Collected data.
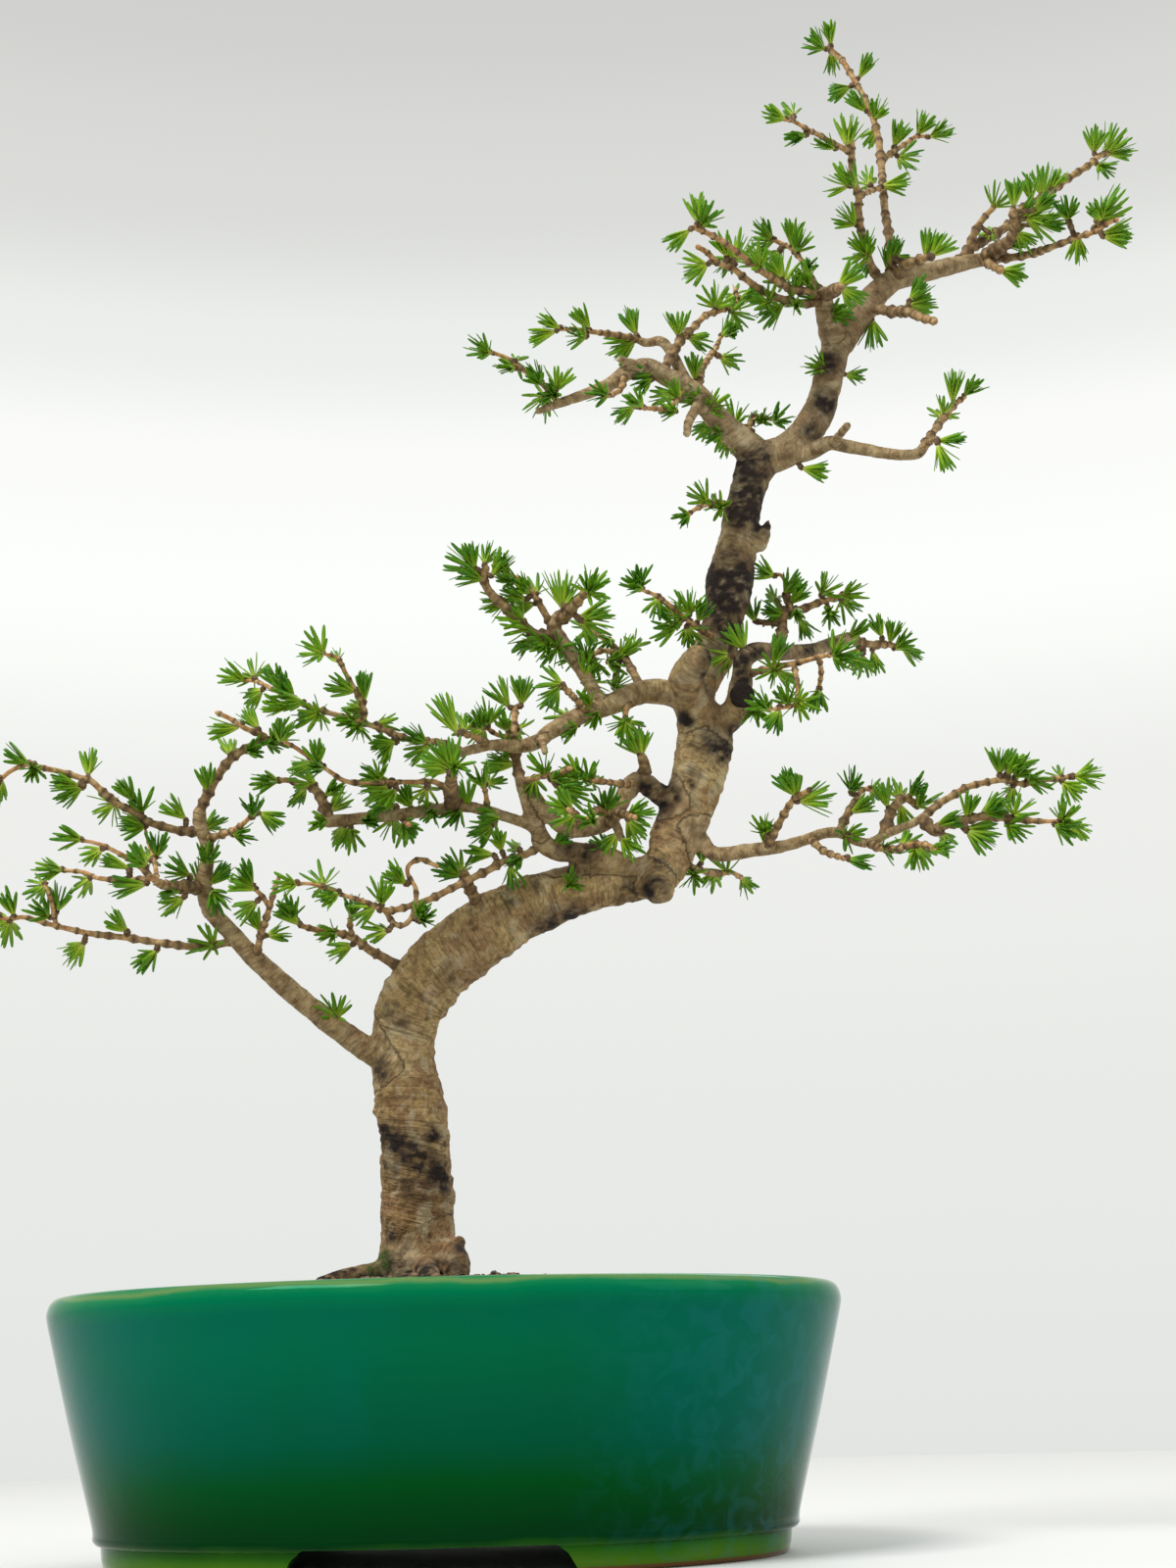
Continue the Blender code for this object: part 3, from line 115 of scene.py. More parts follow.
# Wood that is too thick to be a leafy twig: it grows in one piece with the trunk.
# Each row: what it grows from, depth at its tip in mm towards the viewer,
# widths in pixels at its root and tip, route, tufts set straight on its bark.
LIMBS = {
    "burl": ("trunk", 12, 40, 30, "716,738 703,712 703,690 712,672", ""),
    "elbow": ("trunk", 8, 40, 30, "660,890 668,902 674,908", ""),
    "root_left": ("trunk", 14, 30, 12, "412,1290 385,1299 356,1302 326,1309", ""),
    "root_right": ("trunk", 10, 44, 28, "440,1266 460,1284 466,1304", ""),
    "root_front": ("trunk", 34, 34, 15, "430,1284 437,1300 446,1316", ""),
    "root_back": ("trunk", -34, 44, 20, "428,1270 420,1284 408,1296", ""),
    "low_left": ("trunk", 16, 27, 14,
        "412,1092 385,1078 345,1050 300,1014 262,980 236,952 215,928 208,905 "
        "211,880 211,860 204,842 204,828",
        "344,1038>338,1020 205,905>200,872 213,903>238,884 216,908>230,932 "
        "208,846>222,830 211,882>221,866"),
    "inner_low": ("trunk", 10, 24, 20, "655,892 625,877 590,870 563,866 550,856",
        "565,862>585,852 612,872>628,892 625,872>600,858 580,902>588,906"),
    "inner_arch": ("trunk", 18, 22, 15,
        "692,828 670,808 652,796 640,806 632,822 620,838 600,845 578,846 562,833 "
        "548,817 538,804", ""),
    "inner_spur": ("inner_arch", 22, 12, 9, "624,834 630,845 634,856",
        "634,856>652,876 630,850>617,858"),
    "inner_rise": ("inner_low", 20, 19, 12, "552,862 548,845 541,828 535,810 530,795", ""),
    "mid_left": ("inner_rise", 24, 12, 14,
        "548,846 530,838 512,832 492,826 470,823 440,827 410,831 380,834 350,837 334,838",
        "512,834>484,838 504,842>478,852 478,824>470,796 470,826>462,846 446,822>420,826 "
        "440,826>446,842 420,824>408,806 402,834>388,842 404,822>374,826 372,838>384,846 "
        "352,842>340,854 358,846>358,870 334,838>322,846 336,828>352,806 392,820>386,804"),
    "upper_left": ("trunk", 26, 28, 10,
        "694,708 665,705 645,710 625,718 600,727 580,736 562,746 548,757 527,762 505,760 "
        "485,764 468,769",
        "604,722>592,718 580,730>566,734 590,740>574,756 612,726>604,744"),
    "upper_peg": ("upper_left", 26, 9, 8, "555,752 555,762 556,768", ""),
    "mid_up": ("upper_left", 10, 14, 16,
        "614,716 602,698 592,682 582,668 572,652 564,640 572,628",
        "596,690>606,672 600,697>616,700 560,658>552,674 568,660>568,678"),
    "stump": ("trunk", 4, 34, 18, "728,745 748,728 756,700 758,672",
        "770,722>772,740"),
    "left_fork": ("trunk", 20, 32, 8,
        "782,470 762,455 740,436 716,408 700,395 680,384 660,374 640,380 622,392 598,402 "
        "572,411 549,420",
        "722,418>738,420 728,430>712,432 716,408>694,408 738,442>722,456 745,440>744,466 "
        "668,382>640,392 664,388>650,406"),
    "left_rise": ("left_fork", 2, 15, 9, "706,402 696,382 686,362 675,348 660,350 650,346", ""),
    "left_stub": ("left_fork", 18, 10, 8, "658,374 644,370 632,367", ""),
    "left_peg": ("left_fork", 22, 13, 9, "712,412 703,430 701,443", ""),
    "crown": ("trunk", 2, 36, 30, "782,470 805,458 826,436 838,412 845,388 851,362 856,346",
        "842,376>822,380 862,382>884,374"),
    "crown_left": ("crown", 10, 28, 18, "856,352 846,332 841,312 842,300",
        "848,322>862,330 850,312>872,316 836,306>812,300"),
    "crown_right": ("crown", -6, 32, 14,
        "856,352 872,328 890,305 912,286 935,280 965,273 990,267 1008,264",
        "890,326>890,360 900,282>880,262 905,276>908,248"),
    "right_spar": ("trunk", 14, 18, 11,
        "796,470 822,463 846,452 862,455 890,460 915,464 936,463 943,455",
        "818,478>846,488"),
    "spar_stub": ("right_spar", 18, 10, 9, "850,452 859,441 865,434", ""),
    "right_mid": ("stump", -30, 20, 12, "758,668 775,664 800,666 830,663 850,656 866,650",
        "760,664>742,634 745,668>722,676"),
    "right_low": ("trunk", 22, 17, 9,
        "700,848 714,856 723,868 737,872 770,867 797,864 822,857 842,850 858,850 874,858 888,860 "
        "906,850 928,842 945,832",
        "780,862>783,840"),
}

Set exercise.
Without changing a word, restate the whole listing.

Answer to this problem.
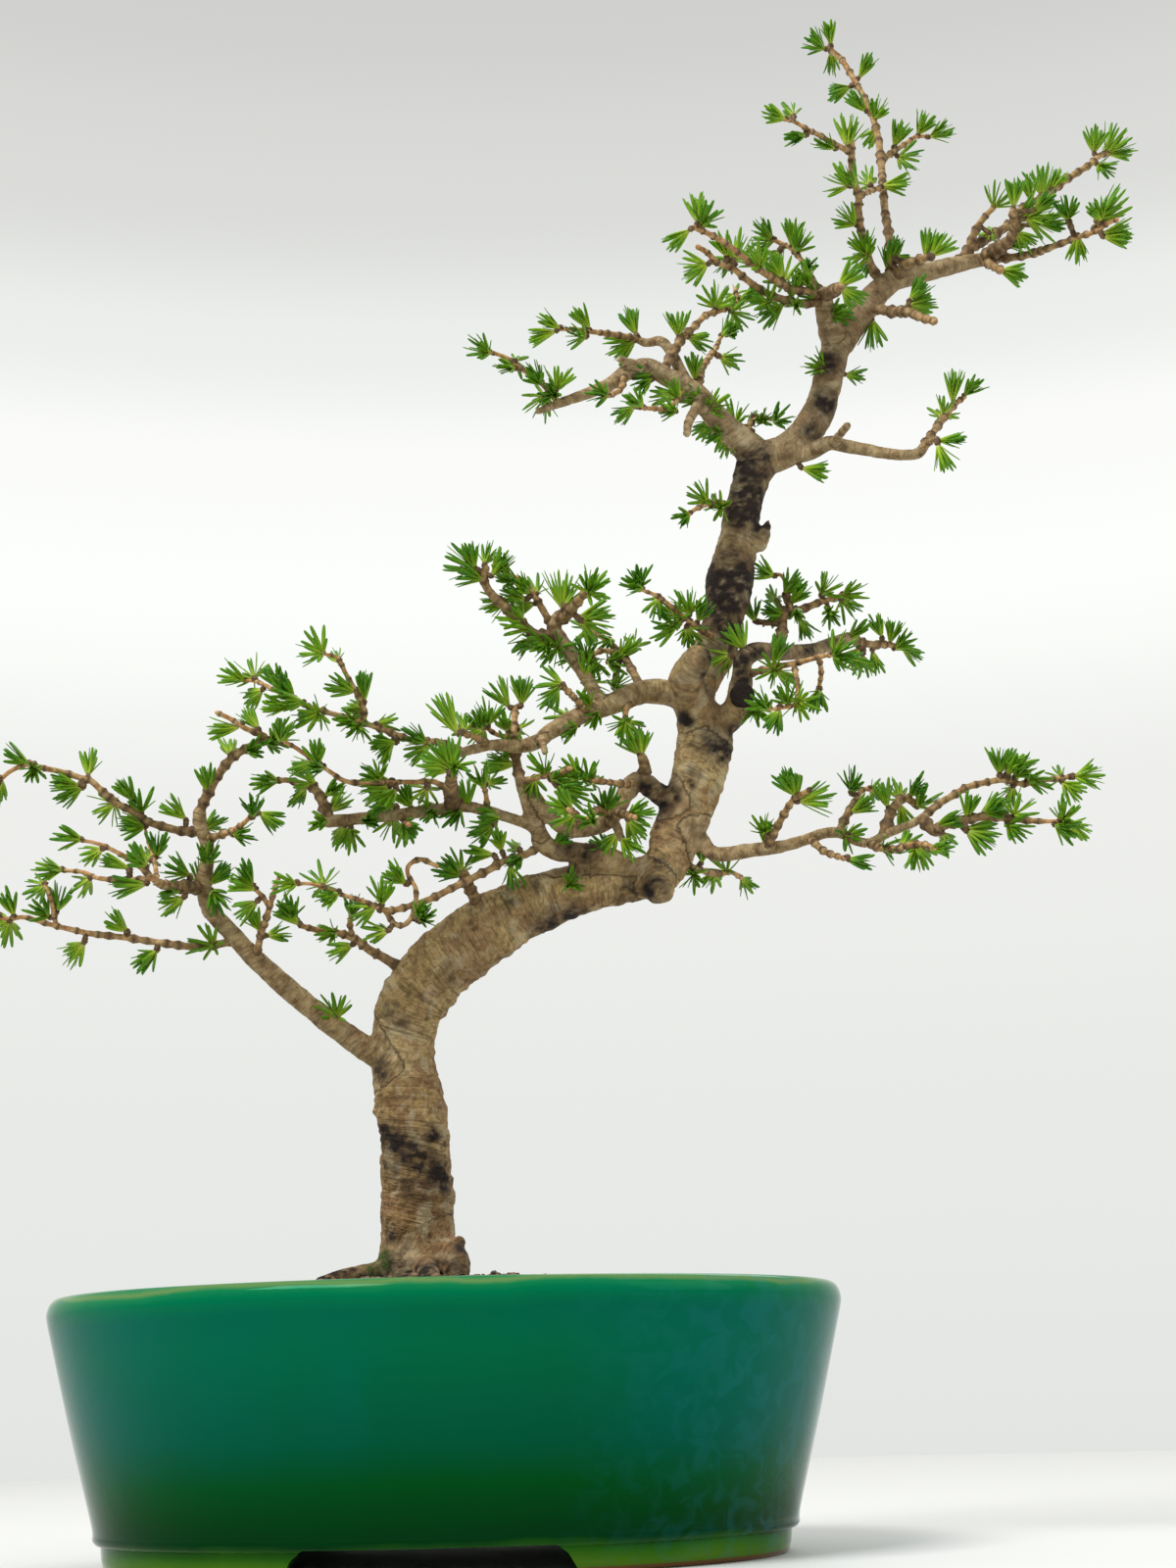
Continue the Blender code for this object: part 3, from line 115 of scene.py. More parts follow.
# Wood that is too thick to be a leafy twig: it grows in one piece with the trunk.
# Each row: what it grows from, depth at its tip in mm towards the viewer,
# widths in pixels at its root and tip, route, tufts set straight on its bark.
LIMBS = {
    "burl": ("trunk", 12, 40, 30, "716,738 703,712 703,690 712,672", ""),
    "elbow": ("trunk", 8, 40, 30, "660,890 668,902 674,908", ""),
    "root_left": ("trunk", 14, 30, 12, "412,1290 385,1299 356,1302 326,1309", ""),
    "root_right": ("trunk", 10, 44, 28, "440,1266 460,1284 466,1304", ""),
    "root_front": ("trunk", 34, 34, 15, "430,1284 437,1300 446,1316", ""),
    "root_back": ("trunk", -34, 44, 20, "428,1270 420,1284 408,1296", ""),
    "low_left": ("trunk", 16, 27, 14,
        "412,1092 385,1078 345,1050 300,1014 262,980 236,952 215,928 208,905 "
        "211,880 211,860 204,842 204,828",
        "344,1038>338,1020 205,905>200,872 213,903>238,884 216,908>230,932 "
        "208,846>222,830 211,882>221,866"),
    "inner_low": ("trunk", 10, 24, 20, "655,892 625,877 590,870 563,866 550,856",
        "565,862>585,852 612,872>628,892 625,872>600,858 580,902>588,906"),
    "inner_arch": ("trunk", 18, 22, 15,
        "692,828 670,808 652,796 640,806 632,822 620,838 600,845 578,846 562,833 "
        "548,817 538,804", ""),
    "inner_spur": ("inner_arch", 22, 12, 9, "624,834 630,845 634,856",
        "634,856>652,876 630,850>617,858"),
    "inner_rise": ("inner_low", 20, 19, 12, "552,862 548,845 541,828 535,810 530,795", ""),
    "mid_left": ("inner_rise", 24, 12, 14,
        "548,846 530,838 512,832 492,826 470,823 440,827 410,831 380,834 350,837 334,838",
        "512,834>484,838 504,842>478,852 478,824>470,796 470,826>462,846 446,822>420,826 "
        "440,826>446,842 420,824>408,806 402,834>388,842 404,822>374,826 372,838>384,846 "
        "352,842>340,854 358,846>358,870 334,838>322,846 336,828>352,806 392,820>386,804"),
    "upper_left": ("trunk", 26, 28, 10,
        "694,708 665,705 645,710 625,718 600,727 580,736 562,746 548,757 527,762 505,760 "
        "485,764 468,769",
        "604,722>592,718 580,730>566,734 590,740>574,756 612,726>604,744"),
    "upper_peg": ("upper_left", 26, 9, 8, "555,752 555,762 556,768", ""),
    "mid_up": ("upper_left", 10, 14, 16,
        "614,716 602,698 592,682 582,668 572,652 564,640 572,628",
        "596,690>606,672 600,697>616,700 560,658>552,674 568,660>568,678"),
    "stump": ("trunk", 4, 34, 18, "728,745 748,728 756,700 758,672",
        "770,722>772,740"),
    "left_fork": ("trunk", 20, 32, 8,
        "782,470 762,455 740,436 716,408 700,395 680,384 660,374 640,380 622,392 598,402 "
        "572,411 549,420",
        "722,418>738,420 728,430>712,432 716,408>694,408 738,442>722,456 745,440>744,466 "
        "668,382>640,392 664,388>650,406"),
    "left_rise": ("left_fork", 2, 15, 9, "706,402 696,382 686,362 675,348 660,350 650,346", ""),
    "left_stub": ("left_fork", 18, 10, 8, "658,374 644,370 632,367", ""),
    "left_peg": ("left_fork", 22, 13, 9, "712,412 703,430 701,443", ""),
    "crown": ("trunk", 2, 36, 30, "782,470 805,458 826,436 838,412 845,388 851,362 856,346",
        "842,376>822,380 862,382>884,374"),
    "crown_left": ("crown", 10, 28, 18, "856,352 846,332 841,312 842,300",
        "848,322>862,330 850,312>872,316 836,306>812,300"),
    "crown_right": ("crown", -6, 32, 14,
        "856,352 872,328 890,305 912,286 935,280 965,273 990,267 1008,264",
        "890,326>890,360 900,282>880,262 905,276>908,248"),
    "right_spar": ("trunk", 14, 18, 11,
        "796,470 822,463 846,452 862,455 890,460 915,464 936,463 943,455",
        "818,478>846,488"),
    "spar_stub": ("right_spar", 18, 10, 9, "850,452 859,441 865,434", ""),
    "right_mid": ("stump", -30, 20, 12, "758,668 775,664 800,666 830,663 850,656 866,650",
        "760,664>742,634 745,668>722,676"),
    "right_low": ("trunk", 22, 17, 9,
        "700,848 714,856 723,868 737,872 770,867 797,864 822,857 842,850 858,850 874,858 888,860 "
        "906,850 928,842 945,832",
        "780,862>783,840"),
}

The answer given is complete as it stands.